ALTER DATABASE TESTV
COLLATE SQL_Latin1_General_CP1256_CI_AS
USE TESTV
select * from table1
Though table1 is in uppercase during creation
worked fine for me.
Cheer Satish 🙂
April 22, 2009 at 6:57 am
nope still same problem:angry: man this is killing me i have alot of work to do and i want to make sure there no more database creation and copiying before i go on i did the following
created this query and executed it succesfully ....

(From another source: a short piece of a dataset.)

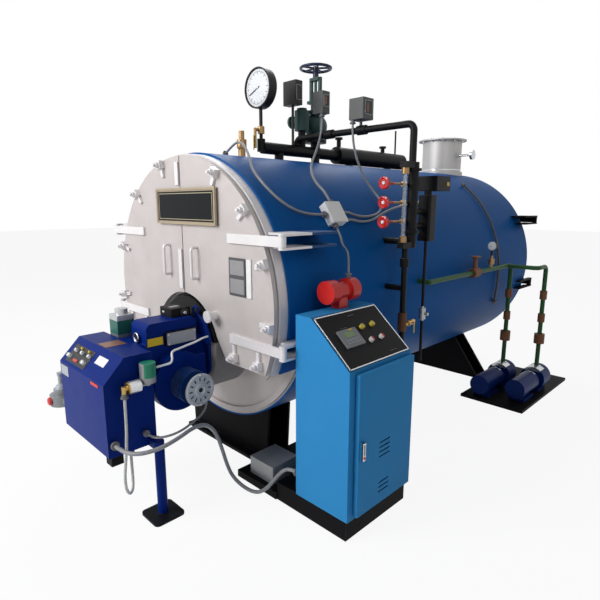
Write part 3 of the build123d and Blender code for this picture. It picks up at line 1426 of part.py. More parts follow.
def cord(route, radius, name):
    """Free conduit of straight runs and tangent arcs; its bends are printed, and its ends noted."""
    points = [Vector(*place) for place in route]
    bends = []
    for before, corner, after in zip(points, points[1:], points[2:]):
        turn = math.radians((corner - before).get_angle(after - corner))
        bends.append(bend_share * min((corner - before).length, (after - corner).length)
                     / math.tan(turn / 2))
    with BuildPart() as run:
        with BuildLine():
            path = FilletPolyline(*route, radius=bends)
        with BuildSketch(Plane(origin=path @ 0, z_dir=path % 0)):
            Circle(radius)
        sweep(path=path)
    print(name, "bends", [round(bend) for bend in bends], "length", round(path.length),
          "volume share", round(run.part.volume / (path.length * math.pi * radius**2), 4))
    keep(run, name)
    gland_ends.append((points[0], (points[0] - points[1]).normalized(), radius))
    gland_ends.append((points[-1], (points[-1] - points[-2]).normalized(), radius))


def beside_junction(across, along, out):
    """Point in the junction box's own directions: along the shell, round it and outwards."""
    place = junction_plane.from_local_coords(Vector(across, along, out))
    return (place.X, place.Y, place.Z)


def over_shell(run):
    """Cord points that lie over the cladding."""
    return [on_shell(along, degrees, conduit_stand + stand) for along, degrees, stand in run]


def away(mouth, run):
    """Cord points counted from the mouth of a gland."""
    return [(mouth[0] + x, mouth[1] + y, mouth[2] + z) for x, y, z in run]


junction_in = junction_size[2] / 2
cord(over_shell(crown_run)
     + [beside_junction(-junction_size[0] / 2 - crown_lead, 0, junction_in),
        beside_junction(-junction_size[0] / 2 - gland_length, 0, junction_in)],
     conduit_radius, "conduit_crown")
mid_mouth = (mid_switch[0] + mid_gland[0], mid_switch[1] + mid_gland[1],
             crown + mid_switch[2] - mid_switch_size[2] / 2)
cord([away(mid_mouth, [(0, 0, -gland_length)])[0]] + away(mid_mouth, valve_drop) + over_shell(valve_run)
     + [beside_junction(valve_gland, junction_size[1] / 2 + valve_lead, junction_in),
        beside_junction(valve_gland, junction_size[1] / 2 + gland_length, junction_in)],
     conduit_radius, "conduit_valve")
far_mouth = (far_switch[0] + far_gland[0], far_switch[1] + far_gland[1],
             crown + far_switch[2] - far_switch_size[2] / 2)
cord([away(far_mouth, [(0, 0, -gland_length)])[0]] + away(far_mouth, switch_drop) + over_shell(switch_run)
     + [beside_junction(junction_size[0] / 2 + switch_lead, switch_gland, junction_in),
        beside_junction(junction_size[0] / 2 + gland_length, switch_gland, junction_in)],
     conduit_radius, "conduit_switch")
level_mouth = (controller_x - controller_half, controller_y, axis_height + level_gland_rise)
cord([away(level_mouth, [(-gland_length, 0, 0)])[0]] + away(level_mouth, level_drop) + over_shell(level_run)
     + [beside_junction(junction_size[0] / 2 + level_lead, level_gland, junction_in),
        beside_junction(junction_size[0] / 2 + gland_length, level_gland, junction_in)],
     conduit_radius, "conduit_level")
siren_mouth = (siren_place[0], siren_place[1] + siren_gland, siren_z + siren_bell)
cord([beside_junction(siren_exit, -junction_size[1] / 2 - gland_length, junction_in),
      beside_junction(siren_exit, -junction_size[1] / 2 - siren_lead, junction_in)]
     + away(siren_mouth, siren_drop) + [away(siren_mouth, [(0, 0, gland_length)])[0]],
     thin_conduit, "conduit_siren")
box_mouth = (burner_high[0], 0, box_low + box_gland_rise)
cord([(burner_high[0] + gland_length, burner_gland[0], box_mouth[2] + burner_gland[1])]
     + away(box_mouth, burner_run)
     + [(burner_high[0] + x, y, deck_height + z) for x, y, z in burner_floor_run]
     + [(cabinet_low[0] - gland_length, cabinet_gland[0], deck_height + cabinet_gland[1])],
     heavy_conduit, "conduit_burner")
motor_mouth = (motor_end + terminal_box[0] / 2, terminal_box_place[0] + terminal_box[1] / 2, terminal_z)
cord([(burner_high[0] + gland_length, motor_gland, box_mouth[2])] + away(box_mouth, motor_run)
     + away(motor_mouth, motor_rise) + [away(motor_mouth, [(0, 0, -gland_length)])[0]],
     thin_conduit, "conduit_motor")
cord([on_shell(flue_y + along, degrees, conduit_stand) for along, degrees in flue_run],
     hose_radius, "flue_hose")
hose_mouth = (regulator_place[0], line_front, axis_height - line_drop)
cord([away(hose_mouth, [(0, 0, -gland_length)])[0]] + away(hose_mouth, gas_run)
     + [(hose_mouth[0] + gas_end[0], hose_mouth[1] + gas_end[1], box_low - gland_length)],
     conduit_radius, "gas_hose")

with BuildPart() as conduit_glands:
    for place, outward, radius in gland_ends:
        bar(place, outward, gland_radius + radius - conduit_radius, gland_length - fine)
        bar(place, outward, gland_nut + radius - conduit_radius, gland_nut_length)
    bar((0, -smokebox_depth, axis_height), (0, 1, 0), shell_radius + fine, shell_length, mode=Mode.SUBTRACT)
keep(conduit_glands, "conduit_glands")
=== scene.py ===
import math

import bmesh
import bpy
from mathutils import Matrix, Vector


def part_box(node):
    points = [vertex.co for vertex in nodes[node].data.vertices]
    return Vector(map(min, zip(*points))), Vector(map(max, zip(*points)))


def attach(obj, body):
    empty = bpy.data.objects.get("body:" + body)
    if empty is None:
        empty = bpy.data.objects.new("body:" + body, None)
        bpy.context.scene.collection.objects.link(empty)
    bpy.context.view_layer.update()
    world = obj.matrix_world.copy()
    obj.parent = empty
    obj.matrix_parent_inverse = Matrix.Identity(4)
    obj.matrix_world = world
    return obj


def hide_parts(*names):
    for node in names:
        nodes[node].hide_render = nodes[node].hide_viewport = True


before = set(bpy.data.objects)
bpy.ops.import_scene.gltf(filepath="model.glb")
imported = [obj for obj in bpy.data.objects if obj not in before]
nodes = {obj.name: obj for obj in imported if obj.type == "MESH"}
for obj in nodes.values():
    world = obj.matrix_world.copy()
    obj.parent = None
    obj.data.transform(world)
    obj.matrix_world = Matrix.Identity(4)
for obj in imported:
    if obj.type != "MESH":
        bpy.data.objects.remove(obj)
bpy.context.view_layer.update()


# Camera: at the eye height of someone who stands off the corner between burner and cabinet,
# with a normal lens and no shift.
eye = Vector((2.446, -1.734, 1.543))
right = Vector((0.7077, 0.7065, 0.0))
ahead = Vector((-0.6930, 0.6942, -0.1944)).normalized()
up = right.cross(ahead).normalized()
camera = bpy.data.objects.new("camera", bpy.data.cameras.new("camera"))
bpy.context.scene.collection.objects.link(camera)
camera.data.lens = 28.95
camera.data.sensor_width = 36.0
facing = Matrix((right.normalized(), up, -ahead)).transposed().to_4x4()
camera.matrix_world = Matrix.Translation(eye) @ facing
bpy.context.scene.camera = camera

# Cords: grey corrugated PVC conduit from the junction box and the burner to the switches, motor
# and cabinet, with a white gas sensing hose and a black impulse hose. All are pushed into glands
# at both ends, so each lies in loose bends and sags between them.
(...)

alter database gis COLLATE SQL_Latin1_General_CP1256_CI_AS
and in 1 table it is working fine in the other it isnt
April 22, 2009 at 9:40 pm
You've specified the 1256 code page, which is the Arabic case-insensitive code page. Keep in mind that you can set the collation at the instance level, database level, table level, and column level. If you've overridden your database settings at the table or column level, changing it at the database level will not result in the change you expect.
Tim Mitchell, Microsoft Data Platform MVP
Data Warehouse and ETL Consultant
TimMitchell.net | @Tim_Mitchell | Tyleris.com
ETL Best Practices
April 22, 2009 at 9:54 pm
How did you create the table in the test database? I'm guessing you used the "select into" method, and so let the table be created in the background. However, it will have created the character fields in the destination table with the same collation as the source table (the same trap I have fallen for).
What you need to do is to script out the table, remove any "collate" clauses from the resultant script (or even better change the collation to force it to be exactly what you want it to be) then use the "insert into select from" statement to transfer the data.